Unsurprisingly, Komako Kimura was a highly controversial figure of her time for her defiant actions both in her theatrical life and in her work to advance the women’s suffrage movement.
She loved the stage as it was one of the only ways women could flourish in the male-dominated society of Japan, and it was said:
“Only women of the stage can talk to men of affairs.
She developed her powerful presence by speaking to and associating with powerful men, and these men of influence would listen to her, and were influenced in turn by her opinions.
Komako Kimura also created the movement entitled:
“The True New Women’s Association” (Shin-shinfujinkai) in 1912 with two other women, Nishikawa Fumiko and Miyazaki Mitsuko.
The first speech that Komako gave was in 1913.
“Love and Self-Realization for Women”
Komako circulate “The New True Woman” magazine in America, Japan, and Europe.
In her first article, Komako described how she did not merely want to change the law and give men and women equal rights, but her goal was to educate women to be strong willed and thoughtful feminists who are provided with an education equal to that of men, and no longer have to refer to the men in their lives to make decisions for themselves.
However, by the time she visited America in 1917, she had been working toward achieving suffrage in Japan for about five years, to no avail.
There were issues about funding, government opposition, and a lack of Japanese precedent concerning the women’s rights movement that prevented Komako from making any real progress in Japan.
She left for America to gain inspiration from American women, whom she admired due to the fact that they could use their clothing and makeup to express themselves as individuals.

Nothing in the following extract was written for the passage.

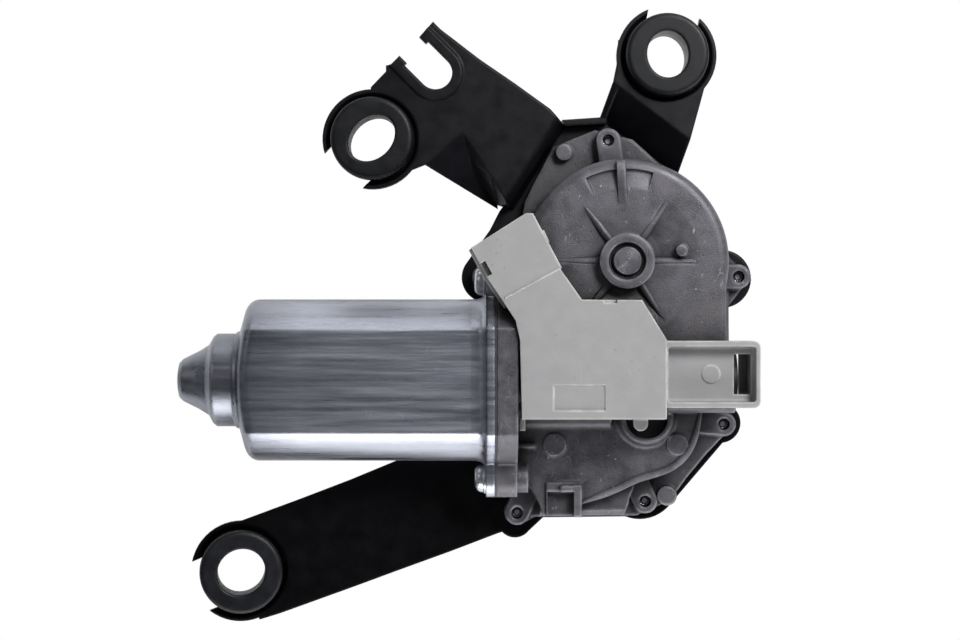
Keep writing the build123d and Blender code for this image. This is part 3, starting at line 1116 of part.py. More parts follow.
with BuildPart() as connector_base:
    with BuildSketch(Plane.XY.offset(CONN_Z)):
        add(plan(BASE_OUT))
    extrude(amount=CONN_SPLIT - CONN_Z)
    with BuildSketch(Plane.XY.offset(CONN_Z + CONN_WALL)):
        add(CONN_INNER)
    extrude(amount=CONN_SPLIT, mode=Mode.SUBTRACT)
    # tongue with its hook over the edge of the housing
    with BuildSketch(Plane.XY.offset(CONN_Z)) as tongue_plan:
        with Locations(((3.0 + TONGUE_END) / 2, (TONGUE_LOW + TONGUE_HIGH) / 2)):
            Rectangle(TONGUE_END - 3.0, TONGUE_HIGH - TONGUE_LOW)
        fillet(tongue_plan.vertices().sort_by(Axis.X)[-2:], 2.0)
    extrude(amount=TONGUE_TOP - CONN_Z)
    with BuildSketch(Plane.XY.offset(HOOK_Z)):
        with Locations(((28.3 + TONGUE_END) / 2, 13.8)):
            Rectangle(TONGUE_END - 28.3, 15.0)
    extrude(amount=CONN_Z - HOOK_Z)
    add(tongue_hollow.part, mode=Mode.SUBTRACT)
    with BuildSketch(Plane.XY.offset(HOOK_Z + 1.2)):
        with Locations((27.9, 13.8)):
            Rectangle(5.2, 12.2)
    extrude(amount=TONGUE_TOP - HOOK_Z, mode=Mode.SUBTRACT)
    with Locations((18.35, 13.86, TONGUE_FLOOR)):
        Cylinder(2.75, 0.3, align=SIT)
    # foot tab, round tab over the output bore
    with BuildSketch(Plane.XY.offset(CONN_Z)):
        with Locations((-38.8, -1.4)):
            Rectangle(1.6, 4.0)
        with Locations((-2.9, -1.3)):
            Circle(2.2)
        with Locations((-2.9, 0.4)):
            Rectangle(4.4, 3.4)
    extrude(amount=1.6)
    # mouth, open to the upper left
    with BuildSketch(Plane.XY.offset(CONN_Z + CONN_WALL)):
        with Locations(mouth_place):
            Rectangle(6, MOUTH_W)
    extrude(amount=CONN_SPLIT, mode=Mode.SUBTRACT)
    # room for the housing flange
    with BuildSketch(motor_plane(HOUSING_FACE - 0.4)):
        add(flange_room)
    extrude(amount=HOUSING_FLANGE_T + 0.8, mode=Mode.SUBTRACT)
    # terminal wall
    with BuildSketch(Plane.XY.offset(CONN_Z + 0.5)):
        with Locations(mouth_place):
            with Locations((-17.5, 0)):
                Rectangle(2.2, 15.0)
    extrude(amount=CONN_TOP - 2 * CONN_WALL - CONN_Z - GAP)
    for k in range(4):
        with Locations(Location((MOUTH[0], MOUTH[1], BLADE_Z), MOUTH_ANGLE)):
            with Locations((-17.5, (k - 1.5) * BLADE_PITCH, 0)):
                Box(6, BLADE_W + 2 * FIT, BLADE_T + 2 * FIT, mode=Mode.SUBTRACT)

with BuildPart() as connector_cover:
    with BuildSketch(Plane.XY.offset(CONN_SPLIT)):
        add(plan(COVER_OUT))
    extrude(amount=CONN_TOP - CONN_SPLIT)
    with BuildSketch(Plane.XY.offset(CONN_TOP)):
        add(plan(SOCKET_TOP))
    extrude(amount=SOCKET_RISE, taper=20)
    with BuildSketch(Plane.XY.offset(CONN_SPLIT)):
        add(CONN_INNER)
    extrude(amount=CONN_TOP - CONN_WALL - CONN_SPLIT, mode=Mode.SUBTRACT)
    with BuildSketch(Plane.XY.offset(CONN_SPLIT)):
        with Locations(mouth_place):
            Rectangle(6, MOUTH_W)
    extrude(amount=CONN_TOP - CONN_WALL - CONN_SPLIT, mode=Mode.SUBTRACT)
    with BuildSketch(Plane.XY.offset(CONN_SPLIT)):
        with Locations((4.1, (TONGUE_LOW + TONGUE_HIGH) / 2)):
            Rectangle(6, TONGUE_HIGH - TONGUE_LOW + 0.4)
    extrude(amount=TONGUE_TOP + GAP - CONN_SPLIT, mode=Mode.SUBTRACT)
    with BuildSketch(motor_plane(HOUSING_FACE - 0.4)):
        add(flange_room)
    extrude(amount=HOUSING_FLANGE_T + 0.8, mode=Mode.SUBTRACT)
    # shallow window, snap notches, latch bump
    with BuildSketch(Plane.XY.offset(CONN_TOP)):
        with Locations((-22.0, 6.9)):
            Rectangle(15.4, 7.6)
    extrude(amount=-0.4, mode=Mode.SUBTRACT)
    with BuildSketch(Plane.XY.offset(CONN_TOP + SOCKET_RISE)):
        with Locations(Location((-50.0, 45.6, 0), MOUTH_ANGLE)):
            Rectangle(4.4, 1.8)
    extrude(amount=-3.0, mode=Mode.SUBTRACT)
    with BuildSketch(Plane.XY.offset(CONN_TOP)):
        with Locations((-12.7, 36.0)):
            Rectangle(3.9, 1.2)
    extrude(amount=-3.0, mode=Mode.SUBTRACT)
    with BuildSketch(Plane.XY.offset(CONN_SPLIT)):
        with Locations(Location((-32.5, 55.2, 0), 115.7)):
            Rectangle(4.0, 1.6)
    extrude(amount=5.0)

with BuildPart() as connector_terminals:
    for k in range(4):
        with Locations(Location((MOUTH[0], MOUTH[1], BLADE_Z), MOUTH_ANGLE)):
            with Locations((-BLADE_SETBACK - BLADE_LEN / 2, (k - 1.5) * BLADE_PITCH, 0)):
                Box(BLADE_LEN, BLADE_W, BLADE_T)
    with BuildSketch(motor_plane(HOUSING_FACE - 0.4)):
        add(flange_room)
    extrude(amount=HOUSING_FLANGE_T + 0.8, mode=Mode.SUBTRACT)

# Names and files
motor_can.part.label = "motor_can"
export_step(motor_can.part, "parts/motor_can.step")
field_magnets.part.label = "field_magnets"
export_step(field_magnets.part, "parts/field_magnets.step")
magnet_clips.part.label = "magnet_clips"
export_step(magnet_clips.part, "parts/magnet_clips.step")
rear_bearing.part.label = "rear_bearing"
export_step(rear_bearing.part, "parts/rear_bearing.step")
thrust_disc.part.label = "thrust_disc"
export_step(thrust_disc.part, "parts/thrust_disc.step")
armature_shaft.part.label = "armature_shaft"
export_step(armature_shaft.part, "parts/armature_shaft.step")
armature_core.part.label = "armature_core"
export_step(armature_core.part, "parts/armature_core.step")
armature_windings.part.label = "armature_windings"
export_step(armature_windings.part, "parts/armature_windings.step")
commutator.part.label = "commutator"
export_step(commutator.part, "parts/commutator.step")
brush_plate.part.label = "brush_plate"
export_step(brush_plate.part, "parts/brush_plate.step")
carbon_brushes.part.label = "carbon_brushes"
export_step(carbon_brushes.part, "parts/carbon_brushes.step")
brush_springs.part.label = "brush_springs"
export_step(brush_springs.part, "parts/brush_springs.step")
suppression_chokes.part.label = "suppression_chokes"
export_step(suppression_chokes.part, "parts/suppression_chokes.step")
can_screws.part.label = "can_screws"
export_step(can_screws.part, "parts/can_screws.step")
drive_end_bearing.part.label = "drive_end_bearing"
export_step(drive_end_bearing.part, "parts/drive_end_bearing.step")
worm_end_bearing.part.label = "worm_end_bearing"
export_step(worm_end_bearing.part, "parts/worm_end_bearing.step")
thrust_button.part.label = "thrust_button"
export_step(thrust_button.part, "parts/thrust_button.step")
gear_housing.part.label = "gear_housing"
export_step(gear_housing.part, "parts/gear_housing.step")
worm_wheel.part.label = "worm_wheel"
export_step(worm_wheel.part, "parts/worm_wheel.step")
wheel_axle.part.label = "wheel_axle"
export_step(wheel_axle.part, "parts/wheel_axle.step")
crank_pin.part.label = "crank_pin"
export_step(crank_pin.part, "parts/crank_pin.step")
park_disc.part.label = "park_disc"
export_step(park_disc.part, "parts/park_disc.step")
park_fingers.part.label = "park_fingers"
export_step(park_fingers.part, "parts/park_fingers.step")
output_shaft.part.label = "output_shaft"
export_step(output_shaft.part, "parts/output_shaft.step")
output_pinion.part.label = "output_pinion"
export_step(output_pinion.part, "parts/output_pinion.step")
rocker_plate.part.label = "rocker_plate"
export_step(rocker_plate.part, "parts/rocker_plate.step")
rocker_pin.part.label = "rocker_pin"
export_step(rocker_pin.part, "parts/rocker_pin.step")
toothed_link.part.label = "toothed_link"
export_step(toothed_link.part, "parts/toothed_link.step")
spindle_tube.part.label = "spindle_tube"
export_step(spindle_tube.part, "parts/spindle_tube.step")
shaft_bushes.part.label = "shaft_bushes"
export_step(shaft_bushes.part, "parts/shaft_bushes.step")
thrust_washer.part.label = "thrust_washer"
export_step(thrust_washer.part, "parts/thrust_washer.step")
shaft_ring.part.label = "shaft_ring"
export_step(shaft_ring.part, "parts/shaft_ring.step")
spindle_seal.part.label = "spindle_seal"
export_step(spindle_seal.part, "parts/spindle_seal.step")
mounting_bracket.part.label = "mounting_bracket"
export_step(mounting_bracket.part, "parts/mounting_bracket.step")
rubber_mount_ul.part.label = "rubber_mount_ul"
export_step(rubber_mount_ul.part, "parts/rubber_mount_ul.step")
rubber_mount_ur.part.label = "rubber_mount_ur"
export_step(rubber_mount_ur.part, "parts/rubber_mount_ur.step")
rubber_mount_ll.part.label = "rubber_mount_ll"
export_step(rubber_mount_ll.part, "parts/rubber_mount_ll.step")
housing_gasket.part.label = "housing_gasket"
export_step(housing_gasket.part, "parts/housing_gasket.step")
cover_screws.part.label = "cover_screws"
export_step(cover_screws.part, "parts/cover_screws.step")
connector_base.part.label = "connector_base"
export_step(connector_base.part, "parts/connector_base.step")
connector_cover.part.label = "connector_cover"
export_step(connector_cover.part, "parts/connector_cover.step")
connector_terminals.part.label = "connector_terminals"
export_step(connector_terminals.part, "parts/connector_terminals.step")
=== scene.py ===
import json
import math

import bmesh
import bpy
from mathutils import Matrix, Vector


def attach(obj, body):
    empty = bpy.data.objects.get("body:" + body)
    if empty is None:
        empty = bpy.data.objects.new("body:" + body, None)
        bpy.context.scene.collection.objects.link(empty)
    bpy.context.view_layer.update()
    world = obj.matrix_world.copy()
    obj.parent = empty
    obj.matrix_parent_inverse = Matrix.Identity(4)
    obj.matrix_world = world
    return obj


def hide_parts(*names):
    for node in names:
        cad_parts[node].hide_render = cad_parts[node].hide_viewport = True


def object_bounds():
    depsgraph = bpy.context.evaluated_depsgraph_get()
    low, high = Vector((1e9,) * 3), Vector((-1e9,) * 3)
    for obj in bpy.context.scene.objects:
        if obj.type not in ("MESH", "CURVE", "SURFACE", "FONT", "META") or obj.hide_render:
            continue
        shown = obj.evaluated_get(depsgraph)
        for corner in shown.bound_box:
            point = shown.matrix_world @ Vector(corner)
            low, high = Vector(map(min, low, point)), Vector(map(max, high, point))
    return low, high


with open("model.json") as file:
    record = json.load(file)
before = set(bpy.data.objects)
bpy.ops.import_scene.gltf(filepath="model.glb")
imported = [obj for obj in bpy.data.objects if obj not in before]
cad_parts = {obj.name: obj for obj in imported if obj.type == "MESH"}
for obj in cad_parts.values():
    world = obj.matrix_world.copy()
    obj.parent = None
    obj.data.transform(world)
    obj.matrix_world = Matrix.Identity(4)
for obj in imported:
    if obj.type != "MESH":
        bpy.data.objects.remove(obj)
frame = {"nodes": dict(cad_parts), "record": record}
cad_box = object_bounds()
nodes = frame["nodes"]

MM = 0.001  # sizes and places of the pieces are in millimetres, the scene is in metres
WELD = 1e-7  # vertices closer than this, in metres, become one


# Shader helpers
def tree_of(holder):
    """Node tree of a material or a world."""
    holder.use_nodes = True
    return holder.node_tree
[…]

Perhaps it is here where one can ponder how the perceived connection between clothing and makeup, and women expressing themselves is in anyway related, whatsoever.
Indeed, this false narrative of makeup and clothing has ensnared women into wasting their precious time and talents on the shallow notion of beauty, and what it means to be a woman.
During her second visit to America, she met with the first female member of Congress, Jeanette Rankin and President Woodrow Wilson.
Also, she famously marched in the October 27, 1917 suffrage march in New York, and what a sight to behold for the Americans seeing Komako Kimura dressed in the full Japanese regalia.
“The New True Woman” magazine lasted until January 1918, before it was suppressed by the Japanese government.
The magazine was well known for its radical topics for the time, as it criticized marriage and was the first Japanese publication to frankly talk about the use of birth control.
This suppression also extended to her public lectures, and she was no longer permitted to hold meetings in public areas.
In response to the Japanese government’s actions, Komako wrote and acted as the lead in a play entitled “Ignorance.”
As expected, the Japanese government was not happy with this action, and advised her to return to playing meek women, or else be censured by closing her theatres.
Instead of doing as the government requested, she defied it and made all of the performances at her theatre free.
Can anyone say PIONEER!!!
In response, the government arrested her.
In her trial, she acted as her own defence, and did so well that instead of hindering her cause, the government unwittingly promoted it, as her message was spread via the trial, making her fight for women’s rights and suffrage known throughout the country.
The imaginative mind of a great woman knows no limits, and more often than not, the path to success and glory resides in the adversity.
Komako Kimura’s writing, speeches, and performances were integral to the Japanese suffrage movement, culminating in the 1945 change of election law that allowed Japanese women to vote.
Make no mistake about it, the historic woman’s suffrage pioneer Komako Kimura, and her global counterparts petitioning on behalf of the sisters of the world are the true pioneers of the woman’s suffrage movement.
These women laid the necessary groundwork paving the future of womanhood, and those who are now carrying the torch must recognize they stand on the shoulders of these epoch-making giants of the women’s suffrage movement.